== Exercise materials ==
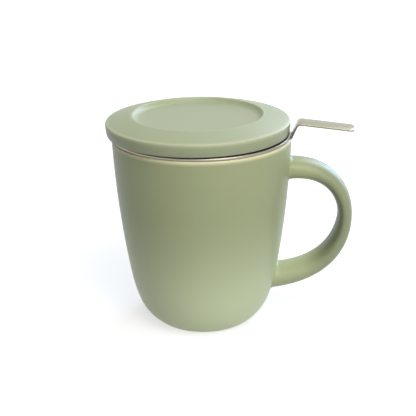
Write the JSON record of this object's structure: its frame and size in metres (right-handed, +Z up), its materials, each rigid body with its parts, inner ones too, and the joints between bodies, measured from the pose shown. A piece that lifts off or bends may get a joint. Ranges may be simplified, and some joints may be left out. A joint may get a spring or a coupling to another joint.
{
  "type": "lidded tea mug with infuser",
  "caption": "Handled stoneware tea mug with a lift-off dished lid over a lift-out perforated steel infuser basket that has a bent lifting tab.",
  "frame": {"origin": "centre of the foot ring on the table, on the mug's axis", "axes": "+Z up along the mug's axis, +X towards the handle and the infuser's tab"},
  "size_m": [0.1271, 0.0942, 0.1116],
  "materials": {
    "mug_glaze": "satin sage-green glaze on stoneware",
    "lid_glaze": "satin sage-green glaze on stoneware",
    "infuser_steel": "satin stainless steel sheet",
    "tab_steel": "brushed stainless steel strip with polished edges"
  },
  "bodies": {
    "mug": {"mug_body": "mug_glaze", "mug_handle": "mug_glaze"},
    "infuser": {"infuser_rim": "infuser_steel", "infuser_wall": "infuser_steel", "infuser_base": "infuser_steel", "infuser_tab": "tab_steel"},
    "lid": {"lid": "lid_glaze"}
  },
  "joints": [
    {"name": "infuser_lift", "type": "slide", "parent": "mug", "child": "infuser", "axis": [0, 0, 1], "range_m": [0, 0.09]},
    {"name": "lid_lift", "type": "slide", "parent": "infuser", "child": "lid", "axis": [0, 0, 1], "range_m": [0, 0.06]}
  ]
}
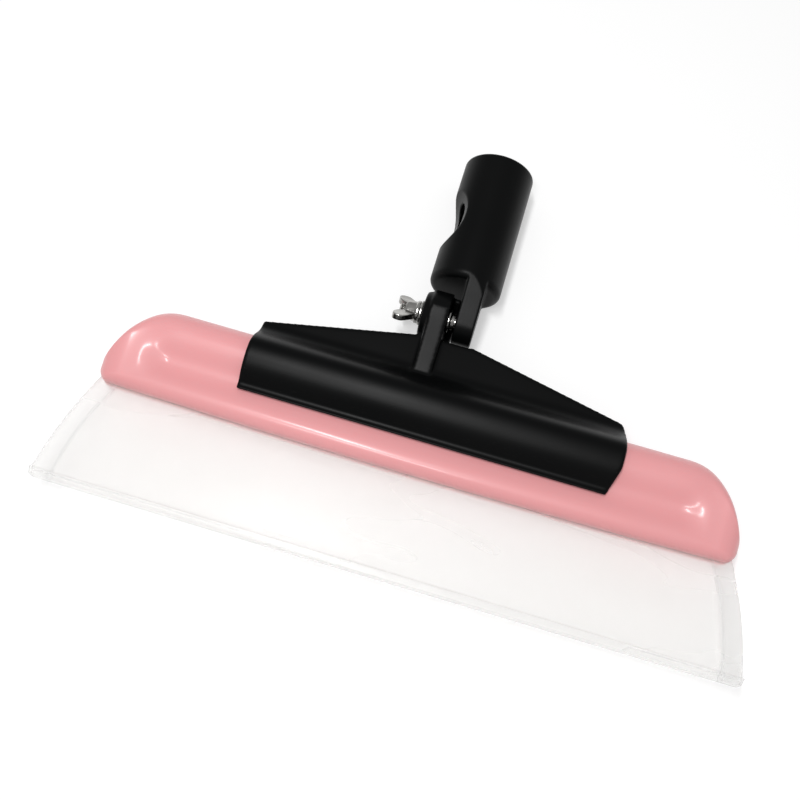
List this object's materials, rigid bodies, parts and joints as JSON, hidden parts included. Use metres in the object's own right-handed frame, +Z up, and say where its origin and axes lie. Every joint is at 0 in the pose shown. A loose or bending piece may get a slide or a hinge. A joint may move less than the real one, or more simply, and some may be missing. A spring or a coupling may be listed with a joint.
{
  "type": "window cleaning squeegee",
  "caption": "Clear silicone water-blade squeegee with a moulded handle, a clip-on saddle and a tilting pole socket clamped by a wing nut.",
  "frame": {"origin": "centre of the squeegee's footprint, on the surface it lies on", "axes": "+X along the wiping edge, +Y from the wiping edge towards the pole socket, +Z up off the surface"},
  "size_m": [0.305, 0.201, 0.0328],
  "materials": {
    "silicone": "clear, glossy, very soft",
    "pink_plastic": "pink, satin gloss, faintly translucent",
    "pin_plastic": "natural plastic, hidden",
    "black_plastic": "black, fine moulded grain",
    "zinc_steel": "bright zinc plate"
  },
  "bodies": {
    "head": {"silicone_blade": "silicone", "handle_front_shell": "pink_plastic", "handle_back_shell": "pink_plastic", "handle_pin_1": "pin_plastic", "handle_pin_2": "pin_plastic", "handle_pin_3": "pin_plastic", "handle_pin_4": "pin_plastic", "handle_pin_5": "pin_plastic"},
    "clip": {"clip_saddle": "black_plastic"},
    "pole_end": {"pole_socket": "black_plastic", "pivot_bolt": "zinc_steel", "gap_washer": "zinc_steel", "spring_washer": "zinc_steel"},
    "nut_carrier": {"nut_washer": "zinc_steel"},
    "nut": {"wing_nut": "zinc_steel"}
  },
  "joints": [
    {"name": "clip_slide", "type": "slide", "parent": "head", "child": "clip", "axis": [1, 0, 0], "range_m": [-0.025, 0.025]},
    {"name": "socket_tilt", "type": "hinge", "parent": "clip", "child": "pole_end", "pos_m": [0, 0.02, 0.0164], "axis": [1, 0, 0], "range_deg": [-80, 80]},
    {"name": "nut_travel", "type": "slide", "parent": "pole_end", "child": "nut_carrier", "axis": [-1, 0, 0], "range_m": [0, 0.00265]},
    {"name": "wing_nut_turn", "type": "hinge", "parent": "nut_carrier", "child": "nut", "pos_m": [0, 0.02, 0.0164], "axis": [-1, 0, 0], "range_deg": [0, 900]}
  ],
  "couplings": [
    {"joint": "wing_nut_turn", "follows": "nut_travel", "rad_per_m": 5936.8}
  ]
}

== Challenge ==
Would you reproduce all the entries exactly?

== Worked solution ==
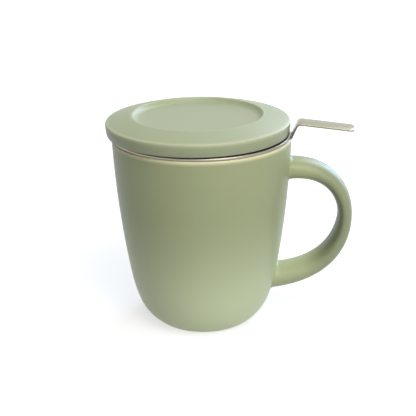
Write the JSON record of this object's structure: its frame and size in metres (right-handed, +Z up), its materials, each rigid body with its parts, inner ones too, and the joints between bodies, measured from the pose shown. A piece that lifts off or bends may get a joint. Ranges may be simplified, and some joints may be left out. A joint may get a spring or a coupling to another joint.
{
  "type": "lidded tea mug with infuser",
  "caption": "Handled stoneware tea mug with a lift-off dished lid over a lift-out perforated steel infuser basket that has a bent lifting tab.",
  "frame": {"origin": "centre of the foot ring on the table, on the mug's axis", "axes": "+Z up along the mug's axis, +X towards the handle and the infuser's tab"},
  "size_m": [0.1271, 0.0942, 0.1116],
  "materials": {
    "mug_glaze": "satin sage-green glaze on stoneware",
    "lid_glaze": "satin sage-green glaze on stoneware",
    "infuser_steel": "satin stainless steel sheet",
    "tab_steel": "brushed stainless steel strip with polished edges"
  },
  "bodies": {
    "mug": {"mug_body": "mug_glaze", "mug_handle": "mug_glaze"},
    "infuser": {"infuser_rim": "infuser_steel", "infuser_wall": "infuser_steel", "infuser_base": "infuser_steel", "infuser_tab": "tab_steel"},
    "lid": {"lid": "lid_glaze"}
  },
  "joints": [
    {"name": "infuser_lift", "type": "slide", "parent": "mug", "child": "infuser", "axis": [0, 0, 1], "range_m": [0, 0.09]},
    {"name": "lid_lift", "type": "slide", "parent": "infuser", "child": "lid", "axis": [0, 0, 1], "range_m": [0, 0.06]}
  ]
}
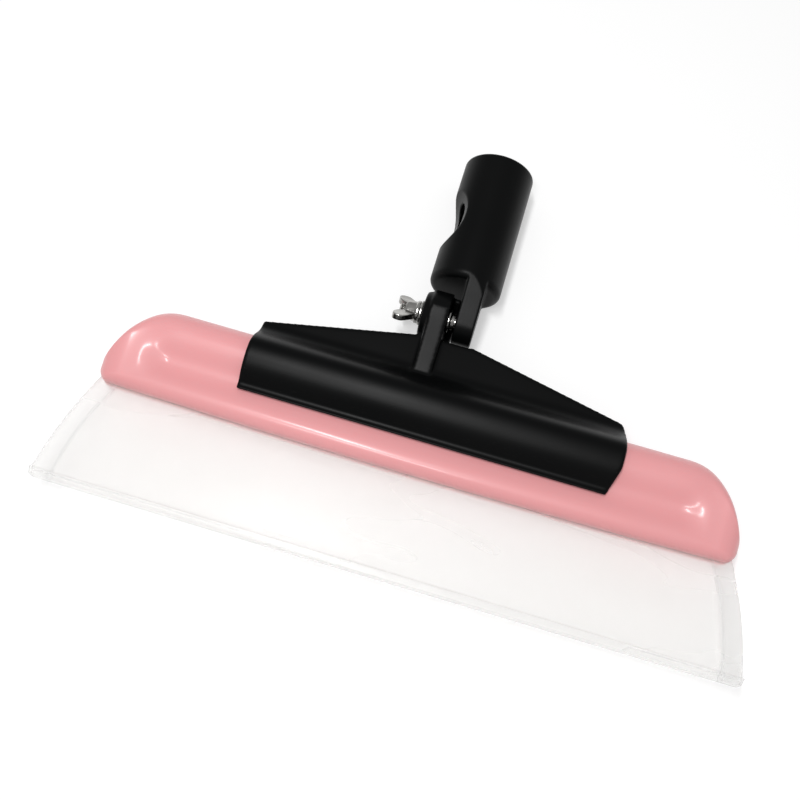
List this object's materials, rigid bodies, parts and joints as JSON, hidden parts included. Use metres in the object's own right-handed frame, +Z up, and say where its origin and axes lie. Every joint is at 0 in the pose shown. A loose or bending piece may get a slide or a hinge. A joint may move less than the real one, or more simply, and some may be missing. A spring or a coupling may be listed with a joint.
{
  "type": "window cleaning squeegee",
  "caption": "Clear silicone water-blade squeegee with a moulded handle, a clip-on saddle and a tilting pole socket clamped by a wing nut.",
  "frame": {"origin": "centre of the squeegee's footprint, on the surface it lies on", "axes": "+X along the wiping edge, +Y from the wiping edge towards the pole socket, +Z up off the surface"},
  "size_m": [0.305, 0.201, 0.0328],
  "materials": {
    "silicone": "clear, glossy, very soft",
    "pink_plastic": "pink, satin gloss, faintly translucent",
    "pin_plastic": "natural plastic, hidden",
    "black_plastic": "black, fine moulded grain",
    "zinc_steel": "bright zinc plate"
  },
  "bodies": {
    "head": {"silicone_blade": "silicone", "handle_front_shell": "pink_plastic", "handle_back_shell": "pink_plastic", "handle_pin_1": "pin_plastic", "handle_pin_2": "pin_plastic", "handle_pin_3": "pin_plastic", "handle_pin_4": "pin_plastic", "handle_pin_5": "pin_plastic"},
    "clip": {"clip_saddle": "black_plastic"},
    "pole_end": {"pole_socket": "black_plastic", "pivot_bolt": "zinc_steel", "gap_washer": "zinc_steel", "spring_washer": "zinc_steel"},
    "nut_carrier": {"nut_washer": "zinc_steel"},
    "nut": {"wing_nut": "zinc_steel"}
  },
  "joints": [
    {"name": "clip_slide", "type": "slide", "parent": "head", "child": "clip", "axis": [1, 0, 0], "range_m": [-0.025, 0.025]},
    {"name": "socket_tilt", "type": "hinge", "parent": "clip", "child": "pole_end", "pos_m": [0, 0.02, 0.0164], "axis": [1, 0, 0], "range_deg": [-80, 80]},
    {"name": "nut_travel", "type": "slide", "parent": "pole_end", "child": "nut_carrier", "axis": [-1, 0, 0], "range_m": [0, 0.00265]},
    {"name": "wing_nut_turn", "type": "hinge", "parent": "nut_carrier", "child": "nut", "pos_m": [0, 0.02, 0.0164], "axis": [-1, 0, 0], "range_deg": [0, 900]}
  ],
  "couplings": [
    {"joint": "wing_nut_turn", "follows": "nut_travel", "rad_per_m": 5936.8}
  ]
}